Here are some key features of "msort":
msort can be used as a command-line program or via a graphical user interface that is helpful not only to those who find a complicated command line difficult to deal with but also to those unfamiliar with the finer points of sorting.
Records need not be single lines of text but may be delimited in a number of ways.
Key fields may be selected by position in the record (counting from the beginning or the end), by character ranges (e.g. the key consists of the fourth through eighth characters), or by matching a regular expression to a tag.
For each key an arbitrary sort order may be specified.
For each key an effectively unlimited number of multigraphs (sequences of characters to be treated as a single unit for purposes of sorting, "collating elements" in Unicode parlance) of effectively unlimited length may be defined.
In addition to the usual lexicographic and numerical orderings, msort supports sorting by date, time, and string length.
For each key a distinct set of characters may be excluded from consideration when sorting in any combination of initial, final, and medial position in the key field.
For each key a distinct set of regular expression substitutions may be defined. These provide the means to make names like McCarthy sort before MacCawley, as if McCarthy were spelled MacCarthy as well as to handle the rare cases in which a single character is treated for purposes of sorting as a sequence, such as German ? "eszet", which is traditionally sorted as if it were ss.
Lexicographic keys may be reversed, allowing the construction of reverse dictionaries.
Any or all keys may be optional. For optional keys, the user may specify how records missing the key field should compare to records in which the key field is present.

Environment

The underlying command-line program msort should compile and run without difficulty on any POSIX-conformant system on which the TRE regular expression library is available. It is known to compile and run without modification under GNU/Linux, FreeBSD, and SunOs.

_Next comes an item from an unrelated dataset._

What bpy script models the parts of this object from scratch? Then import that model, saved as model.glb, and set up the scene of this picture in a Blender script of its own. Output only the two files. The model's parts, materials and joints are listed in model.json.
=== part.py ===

Under Mac OS X, the internationalization and localization libraries used by msort are not available. Msort will compile if you edit the Makefile and remove the flag -DINTLIZE.

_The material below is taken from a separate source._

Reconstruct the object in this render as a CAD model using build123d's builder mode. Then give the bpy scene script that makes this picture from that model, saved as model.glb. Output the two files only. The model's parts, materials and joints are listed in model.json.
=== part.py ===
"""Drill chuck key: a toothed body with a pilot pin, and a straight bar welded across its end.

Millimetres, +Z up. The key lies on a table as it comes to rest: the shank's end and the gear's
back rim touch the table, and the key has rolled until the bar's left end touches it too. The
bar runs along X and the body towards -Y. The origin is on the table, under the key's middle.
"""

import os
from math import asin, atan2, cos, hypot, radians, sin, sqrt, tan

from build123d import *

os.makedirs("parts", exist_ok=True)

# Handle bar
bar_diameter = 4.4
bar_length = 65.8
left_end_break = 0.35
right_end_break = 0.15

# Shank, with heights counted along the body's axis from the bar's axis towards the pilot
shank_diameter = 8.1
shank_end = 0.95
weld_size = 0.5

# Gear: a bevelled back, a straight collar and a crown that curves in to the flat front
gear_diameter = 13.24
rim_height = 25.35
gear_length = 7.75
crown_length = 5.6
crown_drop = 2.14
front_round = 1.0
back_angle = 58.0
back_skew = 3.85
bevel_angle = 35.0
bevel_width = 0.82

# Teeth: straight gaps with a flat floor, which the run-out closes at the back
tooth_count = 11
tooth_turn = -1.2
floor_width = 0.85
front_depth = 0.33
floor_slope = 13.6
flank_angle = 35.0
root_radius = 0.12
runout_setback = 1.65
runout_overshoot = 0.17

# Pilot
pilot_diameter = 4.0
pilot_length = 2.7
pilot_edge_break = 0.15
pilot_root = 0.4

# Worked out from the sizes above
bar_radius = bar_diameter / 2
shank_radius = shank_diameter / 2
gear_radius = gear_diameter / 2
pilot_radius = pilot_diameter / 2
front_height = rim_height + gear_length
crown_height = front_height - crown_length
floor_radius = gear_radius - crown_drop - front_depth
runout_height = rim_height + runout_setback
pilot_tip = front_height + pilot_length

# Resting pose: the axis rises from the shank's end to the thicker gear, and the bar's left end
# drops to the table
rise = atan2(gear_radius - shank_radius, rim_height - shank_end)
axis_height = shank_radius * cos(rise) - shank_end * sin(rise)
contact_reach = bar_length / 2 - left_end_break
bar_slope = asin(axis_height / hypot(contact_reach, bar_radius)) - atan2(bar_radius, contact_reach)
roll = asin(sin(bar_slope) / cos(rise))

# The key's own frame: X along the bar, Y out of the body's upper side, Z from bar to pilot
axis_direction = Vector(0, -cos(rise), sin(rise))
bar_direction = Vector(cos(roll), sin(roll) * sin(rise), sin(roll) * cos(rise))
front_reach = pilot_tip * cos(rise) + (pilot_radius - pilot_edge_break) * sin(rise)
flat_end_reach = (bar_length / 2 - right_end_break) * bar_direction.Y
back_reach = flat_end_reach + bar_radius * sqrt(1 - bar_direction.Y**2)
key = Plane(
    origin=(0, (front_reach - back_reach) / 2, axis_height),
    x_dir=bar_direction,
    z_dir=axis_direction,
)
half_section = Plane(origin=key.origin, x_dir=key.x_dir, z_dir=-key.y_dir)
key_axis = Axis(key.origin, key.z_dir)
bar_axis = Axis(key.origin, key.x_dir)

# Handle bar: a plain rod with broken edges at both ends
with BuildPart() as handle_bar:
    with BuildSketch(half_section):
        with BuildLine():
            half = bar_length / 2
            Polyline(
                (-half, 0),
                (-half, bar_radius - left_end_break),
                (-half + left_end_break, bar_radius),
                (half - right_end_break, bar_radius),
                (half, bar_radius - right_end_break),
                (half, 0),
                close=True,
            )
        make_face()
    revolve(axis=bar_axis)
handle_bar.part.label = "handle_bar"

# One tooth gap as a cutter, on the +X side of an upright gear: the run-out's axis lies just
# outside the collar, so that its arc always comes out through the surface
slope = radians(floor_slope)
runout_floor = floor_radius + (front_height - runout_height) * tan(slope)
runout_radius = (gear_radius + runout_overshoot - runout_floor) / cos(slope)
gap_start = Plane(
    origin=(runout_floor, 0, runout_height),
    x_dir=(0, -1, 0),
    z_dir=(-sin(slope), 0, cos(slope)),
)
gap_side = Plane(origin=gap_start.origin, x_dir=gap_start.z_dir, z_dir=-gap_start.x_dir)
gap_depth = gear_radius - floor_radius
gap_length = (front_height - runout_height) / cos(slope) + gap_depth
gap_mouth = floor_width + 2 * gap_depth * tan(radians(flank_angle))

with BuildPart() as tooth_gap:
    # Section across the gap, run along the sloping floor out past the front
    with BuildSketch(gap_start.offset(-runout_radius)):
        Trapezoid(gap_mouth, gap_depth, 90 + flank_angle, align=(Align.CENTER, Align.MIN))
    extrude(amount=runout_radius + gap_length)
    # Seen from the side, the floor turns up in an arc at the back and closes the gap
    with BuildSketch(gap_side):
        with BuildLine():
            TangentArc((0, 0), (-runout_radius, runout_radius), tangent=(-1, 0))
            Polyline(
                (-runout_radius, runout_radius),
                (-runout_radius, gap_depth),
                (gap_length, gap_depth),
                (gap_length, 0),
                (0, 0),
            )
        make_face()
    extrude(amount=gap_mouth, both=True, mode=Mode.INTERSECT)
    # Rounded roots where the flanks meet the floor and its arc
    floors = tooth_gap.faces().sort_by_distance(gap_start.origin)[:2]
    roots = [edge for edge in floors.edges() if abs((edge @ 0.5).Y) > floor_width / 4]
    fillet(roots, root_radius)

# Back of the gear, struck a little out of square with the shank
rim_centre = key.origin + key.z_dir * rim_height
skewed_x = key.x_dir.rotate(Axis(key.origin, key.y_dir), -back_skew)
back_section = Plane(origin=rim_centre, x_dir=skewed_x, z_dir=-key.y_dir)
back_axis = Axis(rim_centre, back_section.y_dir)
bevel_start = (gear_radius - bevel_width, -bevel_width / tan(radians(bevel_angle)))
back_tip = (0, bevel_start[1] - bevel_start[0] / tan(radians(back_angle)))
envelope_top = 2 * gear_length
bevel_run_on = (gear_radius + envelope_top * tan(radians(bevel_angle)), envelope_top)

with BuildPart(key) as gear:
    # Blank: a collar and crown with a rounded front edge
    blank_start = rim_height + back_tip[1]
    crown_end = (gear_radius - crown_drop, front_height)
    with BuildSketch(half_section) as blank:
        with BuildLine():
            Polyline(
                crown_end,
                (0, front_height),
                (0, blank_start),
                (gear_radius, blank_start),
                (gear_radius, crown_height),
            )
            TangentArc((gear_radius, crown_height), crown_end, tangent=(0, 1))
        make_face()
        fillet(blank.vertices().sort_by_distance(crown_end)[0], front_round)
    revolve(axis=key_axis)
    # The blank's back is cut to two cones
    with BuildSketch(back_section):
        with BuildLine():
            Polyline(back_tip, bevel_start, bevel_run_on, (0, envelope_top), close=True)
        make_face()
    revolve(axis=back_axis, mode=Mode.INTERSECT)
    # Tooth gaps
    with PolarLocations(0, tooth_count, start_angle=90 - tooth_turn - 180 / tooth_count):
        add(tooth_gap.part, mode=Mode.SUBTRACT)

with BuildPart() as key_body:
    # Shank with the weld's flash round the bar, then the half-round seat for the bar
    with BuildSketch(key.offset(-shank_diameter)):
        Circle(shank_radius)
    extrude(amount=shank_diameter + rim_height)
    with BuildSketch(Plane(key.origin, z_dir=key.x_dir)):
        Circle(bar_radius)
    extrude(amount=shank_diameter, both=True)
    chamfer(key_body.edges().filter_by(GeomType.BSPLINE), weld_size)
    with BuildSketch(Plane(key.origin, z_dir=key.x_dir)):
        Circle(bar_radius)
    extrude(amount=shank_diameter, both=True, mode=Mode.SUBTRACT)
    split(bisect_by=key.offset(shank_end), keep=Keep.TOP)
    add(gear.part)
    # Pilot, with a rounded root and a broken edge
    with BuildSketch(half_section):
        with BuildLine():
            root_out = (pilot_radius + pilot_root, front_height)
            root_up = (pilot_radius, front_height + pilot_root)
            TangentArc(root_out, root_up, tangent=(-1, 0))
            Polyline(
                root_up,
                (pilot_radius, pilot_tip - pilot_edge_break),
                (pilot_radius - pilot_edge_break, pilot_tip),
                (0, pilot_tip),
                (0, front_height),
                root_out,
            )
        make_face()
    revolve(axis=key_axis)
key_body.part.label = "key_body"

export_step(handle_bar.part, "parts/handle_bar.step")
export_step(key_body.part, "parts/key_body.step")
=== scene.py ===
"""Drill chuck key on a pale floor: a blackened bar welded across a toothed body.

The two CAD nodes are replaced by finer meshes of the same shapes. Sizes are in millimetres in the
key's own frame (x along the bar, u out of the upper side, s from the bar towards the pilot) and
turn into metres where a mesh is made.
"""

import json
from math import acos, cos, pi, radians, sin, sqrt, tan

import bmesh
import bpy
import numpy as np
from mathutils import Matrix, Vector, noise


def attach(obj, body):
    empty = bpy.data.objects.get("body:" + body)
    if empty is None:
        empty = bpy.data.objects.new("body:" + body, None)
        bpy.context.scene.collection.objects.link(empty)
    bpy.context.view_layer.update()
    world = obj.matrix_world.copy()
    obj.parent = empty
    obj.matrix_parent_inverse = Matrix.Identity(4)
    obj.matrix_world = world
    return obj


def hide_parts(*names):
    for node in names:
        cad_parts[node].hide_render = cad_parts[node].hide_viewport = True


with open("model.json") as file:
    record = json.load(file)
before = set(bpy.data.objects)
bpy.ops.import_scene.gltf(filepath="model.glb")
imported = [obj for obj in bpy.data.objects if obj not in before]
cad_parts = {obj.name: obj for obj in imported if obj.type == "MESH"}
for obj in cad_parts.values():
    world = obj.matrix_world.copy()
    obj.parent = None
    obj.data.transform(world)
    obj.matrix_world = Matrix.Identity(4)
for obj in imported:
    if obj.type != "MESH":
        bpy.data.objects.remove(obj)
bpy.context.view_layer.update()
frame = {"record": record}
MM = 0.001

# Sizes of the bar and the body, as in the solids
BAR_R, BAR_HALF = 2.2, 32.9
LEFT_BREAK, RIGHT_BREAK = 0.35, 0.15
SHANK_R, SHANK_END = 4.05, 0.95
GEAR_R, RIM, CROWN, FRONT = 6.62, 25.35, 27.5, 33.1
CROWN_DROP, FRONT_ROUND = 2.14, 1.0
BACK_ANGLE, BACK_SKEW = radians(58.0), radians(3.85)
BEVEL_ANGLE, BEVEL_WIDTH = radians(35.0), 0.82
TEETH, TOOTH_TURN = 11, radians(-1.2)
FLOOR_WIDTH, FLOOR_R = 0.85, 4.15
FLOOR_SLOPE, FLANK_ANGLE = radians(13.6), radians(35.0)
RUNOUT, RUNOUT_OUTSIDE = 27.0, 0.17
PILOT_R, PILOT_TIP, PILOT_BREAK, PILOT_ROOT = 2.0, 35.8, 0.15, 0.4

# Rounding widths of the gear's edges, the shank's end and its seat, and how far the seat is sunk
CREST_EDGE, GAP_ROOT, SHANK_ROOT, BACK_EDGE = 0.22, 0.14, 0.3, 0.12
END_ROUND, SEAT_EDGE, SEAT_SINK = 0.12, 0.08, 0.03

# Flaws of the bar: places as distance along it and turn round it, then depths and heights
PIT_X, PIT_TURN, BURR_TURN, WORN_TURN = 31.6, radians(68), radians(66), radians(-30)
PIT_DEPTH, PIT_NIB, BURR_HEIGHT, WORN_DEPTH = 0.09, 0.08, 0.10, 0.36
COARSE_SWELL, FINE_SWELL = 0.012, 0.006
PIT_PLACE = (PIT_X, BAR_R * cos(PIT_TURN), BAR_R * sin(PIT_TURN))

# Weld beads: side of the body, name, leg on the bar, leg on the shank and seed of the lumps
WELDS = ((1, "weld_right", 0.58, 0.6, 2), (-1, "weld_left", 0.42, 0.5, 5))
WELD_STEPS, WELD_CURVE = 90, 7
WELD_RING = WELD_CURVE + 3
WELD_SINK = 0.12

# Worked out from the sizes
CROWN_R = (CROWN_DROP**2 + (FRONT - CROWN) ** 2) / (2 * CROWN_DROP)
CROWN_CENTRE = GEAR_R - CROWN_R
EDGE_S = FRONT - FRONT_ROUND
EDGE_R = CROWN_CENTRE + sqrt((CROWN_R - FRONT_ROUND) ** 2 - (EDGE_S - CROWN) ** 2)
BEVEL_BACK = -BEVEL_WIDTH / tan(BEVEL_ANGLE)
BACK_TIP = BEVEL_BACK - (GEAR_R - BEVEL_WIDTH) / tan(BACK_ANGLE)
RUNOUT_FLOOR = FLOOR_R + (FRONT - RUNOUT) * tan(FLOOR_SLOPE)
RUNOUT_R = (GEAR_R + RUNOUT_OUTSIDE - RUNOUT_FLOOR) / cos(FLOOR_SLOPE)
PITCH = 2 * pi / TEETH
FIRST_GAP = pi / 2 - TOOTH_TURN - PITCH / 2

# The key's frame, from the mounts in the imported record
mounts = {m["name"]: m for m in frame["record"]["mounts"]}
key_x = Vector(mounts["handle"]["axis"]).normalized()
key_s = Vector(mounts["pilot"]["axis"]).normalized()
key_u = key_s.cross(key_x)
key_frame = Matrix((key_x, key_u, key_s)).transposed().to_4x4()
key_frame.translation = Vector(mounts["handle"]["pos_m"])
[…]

The graphical user interface should run anywhere that Tcl/Tk is available, but a few features may not work on non-Unix systems. In particular, the Abort Sort command depends on the existence of a Unix-style kill program that can be used to send a signal to another process.

It is known to run under GNU/Linux, FreeBSD, and SunOS. msg will run properly under Mac OS X if you have installed X11 and use Tk-X11. msg now adapts itself to Tk-Aqua sufficiently well as to be usable, but some details remain to be dealt with.

What's New in This Release:
Domain name comparison has been extended to handle email addresses.